There's an old saying I just made up, it goes "a man has a problem. Give him a solution, now he has two problems", and that's how I felt when I came across the LilyGo T5, a beautiful e-ink display with an ESP32 microprocessor and an 18650 battery holder.
I needed to find something to make with it.
The idea
I realized that one thing that's missing from my life right now is more time pressure. I have a job, which got me most of the way there, but I'm bad at remembering the time of each of the twenty meetings I have every day. I really needed something that would allow me to see my daily calendar at a glance, and I realized that a 4.7" e-ink screen was the perfect thing for that use case, so I quickly started working on making this a reality.
The result was...
The Timeframe
The Timeframe is a beautiful, battery-powered, high-resolution e-ink device that sits on my desk and reminds me of the inexorable grind that saps my creativity and drains me of the will to live.
It comes in a sleek, minimal white exterior, reminds you that you're selling a third of what precious little time you have on this Earth to the highest bidder, and lasts months on a single charge.
Unfortunately, my C++ skills are abysmal to nonexistent, so it was very doubtful that I could even make something like this. I'm just saying this to build up some suspense, because it's obvious from the photos that I did build it in the end, and it is glorious.

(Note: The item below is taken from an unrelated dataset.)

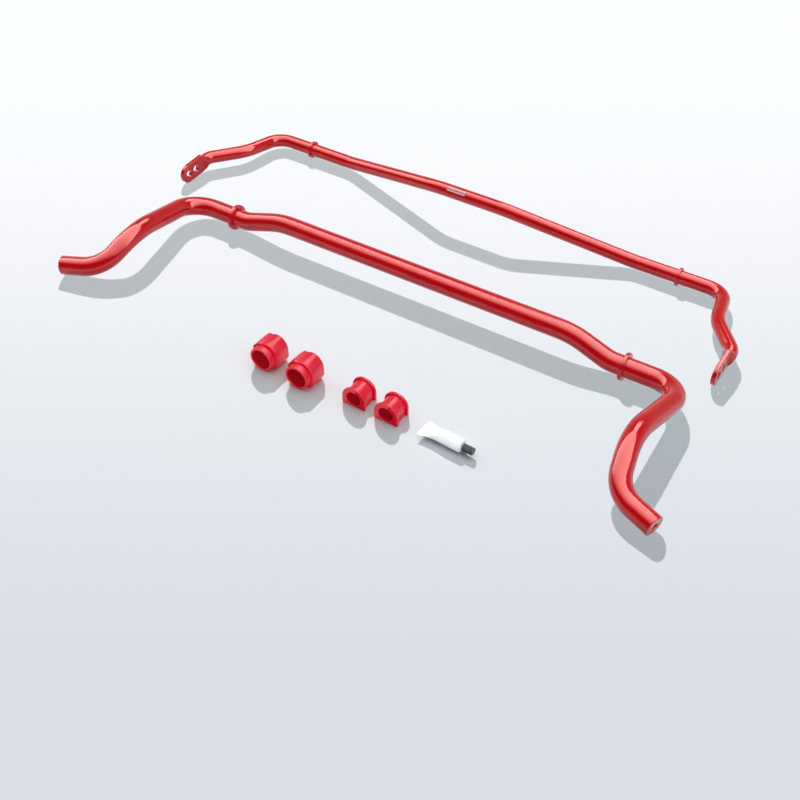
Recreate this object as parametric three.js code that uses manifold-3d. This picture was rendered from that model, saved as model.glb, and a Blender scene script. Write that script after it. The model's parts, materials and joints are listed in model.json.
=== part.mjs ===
// Sway bar set: a front and a rear anti-roll bar with their stop collars, two pairs of split
// bushings and a small tube of grease, laid out together on a flat surface.
// Millimetres. X runs along the bars, Y towards the back, Z up from the surface.
import * as THREE from 'three';
import { ConvexGeometry } from 'three/addons/geometries/ConvexGeometry.js';
import { mergeVertices } from 'three/addons/utils/BufferGeometryUtils.js';
import Module from 'manifold-3d';

const wasm = await Module();
wasm.setup();

const GAP = 0.3; // between two pieces that touch
const THROUGH = 40; // how far a cutter runs past what it cuts
const group = new THREE.Group();

// ---- Driving dimensions ----

const FRONT = {
  radius: 15,
  sides: 24,
  // The right half, from the middle outwards; the left half mirrors it.
  halfCorners: [
    [256, -10.5, 36.5], // the raised middle ends
    [318, -18, 20.5], // down to the height of the collars
    [432.5, -18, 20.5], // corner into the arm
    [414, -168.5, 55], // elbow, the arm's highest point
    [428.5, -239.5, 21.5], // foot, where the end turns outwards
    [490, -260.5, 15], // end face
  ],
  bendRadii: [150, 60, 42, 90, 53],
  collarX: 342,
  collarRadius: 20.5,
  collarWidth: 5.5,
  holeRadius: 4.75,
  holeDepth: 28,
};

const REAR = {
  radius: 11,
  sides: 20,
  place: [-23.5, 217], // the rear bar's own origin
  turn: THREE.MathUtils.degToRad(-0.45),
  halfCorners: [
    [60, -28.5, 55.5], // the raised middle ends
    [265, 11.5, 14.5], // down to the height of the collars
    [420, 11.5, 14.5], // corner into the arm
    [436, -65.5, 20], // the arm leans outwards
  ],
  bendRadii: [125, 72, 32, 75, 25],
  collarX: 346.5,
  collarRadius: 14.5,
  collarWidth: 4.5,
};

const BLADE = {
  tipHole: [478, -173, 16], // centre of the outer hole, at the middle of the thickness
  tilt: THREE.MathUtils.degToRad(4.5), // the blade rises towards the bar
  halfWidth: 16,
  thickness: 6.5,
  holeRadius: 6.25,
  holeSpacing: 17.5,
  shoulderAt: 36, // along the blade, from the outer hole
  rootAt: 44.5,
  lastBendAt: 54,
};

const STRIPE = { x: -24, length: 33, thickness: 0.25, angles: [118, 142], spread: 11 };

const FRONT_BUSHING = {
  boreRadius: 15.2,
  boreHeight: 18.5,
  bodyLength: 27,
  neckRadius: 18.5,
  neckLength: 10,
  slitWidth: 1.2,
  slitAngle: THREE.MathUtils.degToRad(30),
  frontFaces: [[-91.5, -276.5], [-27, -281]],
};

const REAR_BUSHING = {
  boreRadius: 11.2,
  boreHeight: 13,
  length: 29,
  flangeLength: 3.6,
  flangeRadius: 18.5,
  bodyRadius: 15.2,
  slitWidth: 1.2,
  slitAngle: THREE.MathUtils.degToRad(-90),
  frontFaces: [[59.5, -269], [112.5, -271]],
};

const GREASE = {
  crimpEnd: [164.5, -259.5],
  turn: THREE.MathUtils.degToRad(-3.5),
  radius: 9.5,
  crimpWidth: 29,
  crimpThickness: 1.4,
  crimpLength: 6,
  crimpHeight: 8,
  sleeveLength: 61.5,
  narrowedBy: 27, // how far from the crimp the sleeve is down to its full circle's width
  roundBy: 38,
  shoulderLength: 1,
  neckRadius: 3.4,
  neckLength: 9,
  orificeRadius: 1.2,
  capRadius: 5.4,
  capLength: 15.8,
  capBore: 3.9,
  capDepth: 10.5,
  linerThickness: 1,
  flutes: 20,
  fluteDepth: 0.45,
};

const RED_PAINT = { color: 0xc0141f, roughness: 0.18, metalness: 0.1 };
const RED_URETHANE = { color: 0xd62848, roughness: 0.5, metalness: 0 };

// ---- Helpers ----

function solidFrom(geometry) {
  const bare = geometry.clone();
  bare.deleteAttribute('normal');
  bare.deleteAttribute('uv');
  const merged = mergeVertices(bare);
  const mesh = new wasm.Mesh({
    numProp: 3,
    vertProperties: new Float32Array(merged.attributes.position.array),
    triVerts: new Uint32Array(merged.index.array),
  });
  return new wasm.Manifold(mesh);
}

function geometryFrom(solid) {
  const mesh = solid.getMesh();
  const geometry = new THREE.BufferGeometry();
  geometry.setAttribute('position', new THREE.BufferAttribute(mesh.vertProperties, 3));
  geometry.setIndex(new THREE.BufferAttribute(mesh.triVerts, 1));
  geometry.computeVertexNormals();
  return geometry;
}

function addPiece(name, geometry, look, parent = group) {
  const mesh = new THREE.Mesh(geometry, new THREE.MeshStandardMaterial(look));
  mesh.name = name;
  parent.add(mesh);
  return mesh;
}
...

Let's see whether I managed to actually make this, which I did, and how!
How I maybe made this
When the screen arrived, my first step was to figure out how to draw things on the screen. That meant I had to do some research.
Some research
I looked into various alternatives:
- There is a custom MicroPython version that looks official. This would have been a fantastic solution to my problem, as I'm much more familiar with Python than C++. Unfortunately, when I tried it, this would fail to draw anything around 80% of the time. I never managed to find out why, so this didn't work.
- There's an e-ink library called epdiy, and it includes a very helpful and full-featured example for the LilyGo T5 that uses PlatformIO. Unfortunately, when I tried it, it had some vertical ghosting lines on the screen, which made the image look bad. The official demo that came with the display worked fine, so I knew it wasn't a problem with the display. It's a shame that this doesn't work on my display, because this library is great. I opened an issue with the developer, who confirmed that there's no issue with his T5, so maybe it's something with my display? I never found out.

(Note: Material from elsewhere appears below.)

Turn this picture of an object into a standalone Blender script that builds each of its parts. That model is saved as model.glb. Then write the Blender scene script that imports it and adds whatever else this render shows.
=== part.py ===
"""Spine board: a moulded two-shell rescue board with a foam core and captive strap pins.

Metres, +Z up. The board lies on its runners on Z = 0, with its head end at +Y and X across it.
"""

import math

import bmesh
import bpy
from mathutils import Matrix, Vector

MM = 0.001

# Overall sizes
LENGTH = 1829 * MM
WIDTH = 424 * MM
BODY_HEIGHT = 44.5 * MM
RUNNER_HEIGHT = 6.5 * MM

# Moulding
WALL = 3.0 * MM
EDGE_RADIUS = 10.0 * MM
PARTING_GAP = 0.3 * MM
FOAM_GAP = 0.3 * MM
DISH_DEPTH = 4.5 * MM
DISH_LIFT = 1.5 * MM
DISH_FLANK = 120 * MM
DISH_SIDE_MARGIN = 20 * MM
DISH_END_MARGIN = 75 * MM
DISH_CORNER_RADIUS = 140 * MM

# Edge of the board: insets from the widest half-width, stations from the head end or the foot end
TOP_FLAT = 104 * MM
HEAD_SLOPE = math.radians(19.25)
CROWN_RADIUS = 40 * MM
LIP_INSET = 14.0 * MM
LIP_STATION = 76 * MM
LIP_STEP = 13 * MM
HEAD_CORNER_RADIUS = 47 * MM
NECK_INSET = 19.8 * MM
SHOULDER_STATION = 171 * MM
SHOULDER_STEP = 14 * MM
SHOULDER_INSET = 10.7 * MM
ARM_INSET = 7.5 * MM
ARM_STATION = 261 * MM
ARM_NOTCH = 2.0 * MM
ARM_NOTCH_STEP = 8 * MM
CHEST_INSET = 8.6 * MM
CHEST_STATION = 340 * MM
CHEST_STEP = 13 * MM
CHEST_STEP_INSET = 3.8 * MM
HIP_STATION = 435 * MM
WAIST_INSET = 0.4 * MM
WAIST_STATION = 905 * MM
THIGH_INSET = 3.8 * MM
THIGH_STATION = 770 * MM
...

- The official repository contains a working example that uses PlatformIO. It uses a customized version of epdiy that is, unfortunately, fairly old, and doesn't support all the nice things that epdiy does nowadays, but it works! It's landscape-only, and in one orientation, whereas the latest epdiy has four, but I decided to try drawing some things and seeing what happens.
Armed with a library that could, at least, change the color of some of the pixels in some ways, I then had to figure out how to actually show a calendar, or some sort of agenda there.
A man, a plan
The main alternatives I could see were two:
One option was to fetch some details from Google Calendar in some way, either fetching an ICS file directly and parsing it on-device, or writing a small proxy that would run on my server and would pre-process the file in some way. Afterwards, I would have to come up with some sort of UI (with my dismal design skills), and draw it on the device, either by drawing lines and text manually, or by using some sort of pre-drawn images and showing those for parts of the elements.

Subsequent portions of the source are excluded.